The municipal bodies in India can charge a fee for garbage collection from residents but will have to ensure its disposal in an environmental friendly manner, says a new draft rules circulated by the environment ministry.
The new rule, which aims to fight the growing menace of urban municipal waste, is likely to make the job of municipal bodies difficult. As per the Central Pollution Control Board report, around 1,27,486 tonne of municipal garbage is generated every day in 59 major cities of India and only 12.54% of its gets treated. The remaining either remains unlifted or is dumped in unscientifically manned landfill sites.

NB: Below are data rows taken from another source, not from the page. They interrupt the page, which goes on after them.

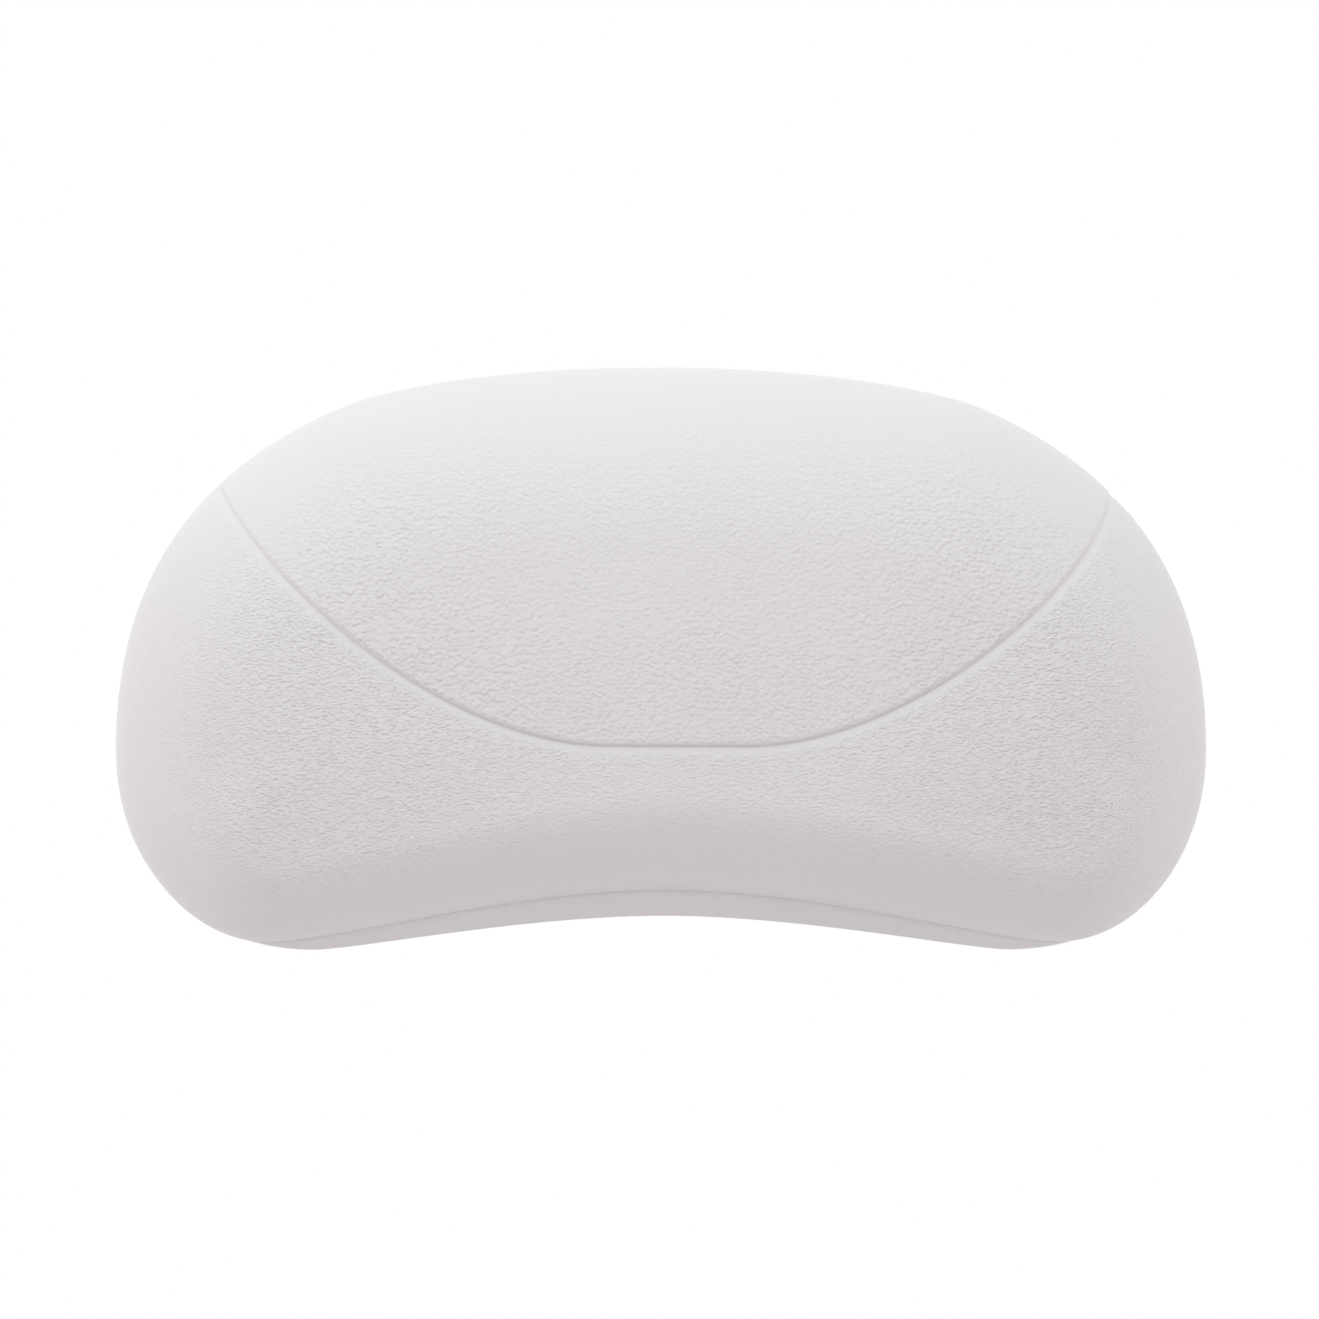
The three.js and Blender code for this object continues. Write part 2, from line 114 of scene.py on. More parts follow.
# Depth of the grain, as shares of the full depth
HEAD_GRAIN, HEAD_GRAIN_LOW, HEAD_GRAIN_OUT = 0.85, 0.5, 0.6
NECK_GRAIN, NECK_GRAIN_LOW, NECK_GRAIN_OUT = 0.72, 0.2, 0.38
EDGE_GRAIN = 0.2
BACK_GRAIN = 0.3
HEAD_EDGE_WIDTH = 0.6

# Wells, cups and fixings
CUP_SPACING = 160
CUP_STAND_OFF = 7
WELL_DIAMETER = 70
WELL_DEPTH = 10
WELL_MOUTH_ROUND = 1.6
WELL_FLOOR_ROUND = 1.2
HOLE_CHAMFER = 0.3
LIP_DIAMETER = 58
LIP_THICKNESS = 1
LIP_FLAT = 3
HOLLOW_DEPTH = 6.6
CUP_CROWN = 2.2
BOSS_DIAMETER = 19
BOSS_ROUND = 1.2
TAB_WIDTH = 10
TAB_LENGTH = 9
TAB_EDGE = 0.25
TAB_RIBS = 3
RIB_PITCH = 2
RIB_WIDTH = 1
RIB_HEIGHT = 0.6
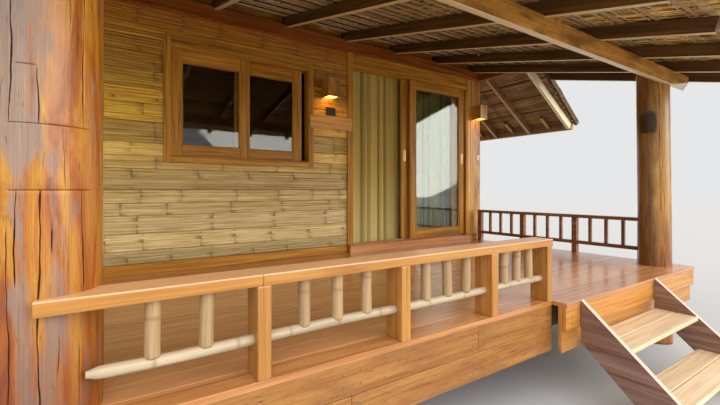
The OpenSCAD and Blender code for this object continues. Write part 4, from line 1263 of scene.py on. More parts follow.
class STILT_HOUSE_OT_railing(bpy.types.Operator):
    """Makes the front railing: teak handrail and posts, bamboo rails and balusters"""

    bl_idname = "stilt_house.railing"
    bl_label = "Front railing"

    def execute(self, context):
        a, b = corners_of("handrail")
        rail = Shape()
        joint = low("rail_posts")[0] - 0.02
        # A painted highlight lies along the front upper edge: the arc of the section's second corner
        painted_edge_highlight = np.zeros((1, 20))
        painted_edge_highlight[0, 6:9] = 0.5
        bar(rail, a, (joint, b[1], b[2]), "x", 0.004, 400, rows=20, bow=0.002, shade=0.62, wear=painted_edge_highlight)
        bar(
            rail, (joint + 0.0012, a[1], a[2]), b, "x", 0.004, 401, rows=50, bow=0.002, shade=0.5, wear=painted_edge_highlight
        )
        # The two lengths meet on a scarf cut 45 mm across the rail
        scarf, scarf_reach = 0.045, 0.3
        for points in rail.points:
            near = np.clip(1 - np.abs(points[:, 0] - joint) / scarf_reach, 0, 1)
            points[:, 0] += scarf * near * (b[1] - points[:, 1]) / (b[1] - a[1])
        rail.piece("handrail_timbers", "varnished_teak", "handrail")
        pa, pb = corners_of("rail_posts")
        width = 0.06
        second, third = -1.018, -0.300
        places = np.array([pa[0] + width / 2, second, third, pb[0] - width / 2])
        posts = Shape()
        for index, x in enumerate(places):
            bar(
                posts, (x - width / 2, pa[1], pa[2]), (x + width / 2, pb[1], pb[2]), "z", 0.004, 410 + index,
                bow=0.0015
            )
        posts.piece("rail_post_timbers", "varnished_teak", "rail_posts")
        ra, rb = corners_of("bamboo_rails")
        y, z, r = (ra[1] + rb[1]) / 2, (ra[2] + rb[2]) / 2, (rb[2] - ra[2]) / 2
        poles = Shape()
        ends = [ra[0], *places]
        for index in range(4):
            left = ends[index] + (0 if index == 0 else width / 2 - 0.004)
            right = ends[index + 1] - width / 2 + 0.004
            cut = 0.45 if index == 0 else 0
            bamboo_stick(poles, (left, y, z), (right, y, z), r, 420 + index, 0.004, whittled=cut)
        poles.piece("bamboo_rail_poles", "bamboo_rail", "bamboo_rails")
        sticks = Shape()
        ends = [low("log_post")[0] + 0.36, *places]
        for index in range(4):
            count = 2 if index == 0 else 3
            left = ends[index] + (0 if index == 0 else width / 2)
            right = ends[index + 1] - width / 2
            for k in range(1, count + 1):
                x = left + (right - left) * k / (count + 1)
                number = index * 5 + k
                lean = rng(440 + number).uniform(-0.006, 0.006, 2)
                foot, head = (x + lean[0], y, z + r * 0.62), (x + lean[1], y, a[2] + 0.004)
                bamboo_stick(sticks, foot, head, r * 1.24, 450 + number, bend=0.0015)
        sticks.piece("bamboo_baluster_poles", "bamboo_pole", "bamboo_balusters")
        return {"FINISHED"}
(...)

The Municipal Waste (Handling and Management Rules) 2013 for the first time specify norms for the landfill debarring municipal bodies from setting them up near residential colonies, wildlife and forest areas, religious, historical and spiritual places.
Each landfill site should have a waste processing facility or should be linked to one. There should be continuous monitoring of the groundwater and air quality at the sites, the rules say.
The draft norm also prescribes segregation of biodegradable and non-biodegradable components of the solid waste. It also says that the local bodies would collect horticulture, construction and dairy wastes separately and will not mix it with the solid waste.
The municipal bodies will have to set up special facilities for segregation of the waste, which is presently not done.
In addition, the bodies would be required to provide three waste bins — green for bio-degradable, white for recyclable and black for all other — in residential colonies to ensure that people dispose of their household waste in an environmental-friendly manner.
In return, the municipal body will have a right to charge a “service fee” from residents for transportation and disposal of the segregated waste.
To make the rules effective, the environment ministry wants the municipal bodies to incorporate the rules in its bye-laws.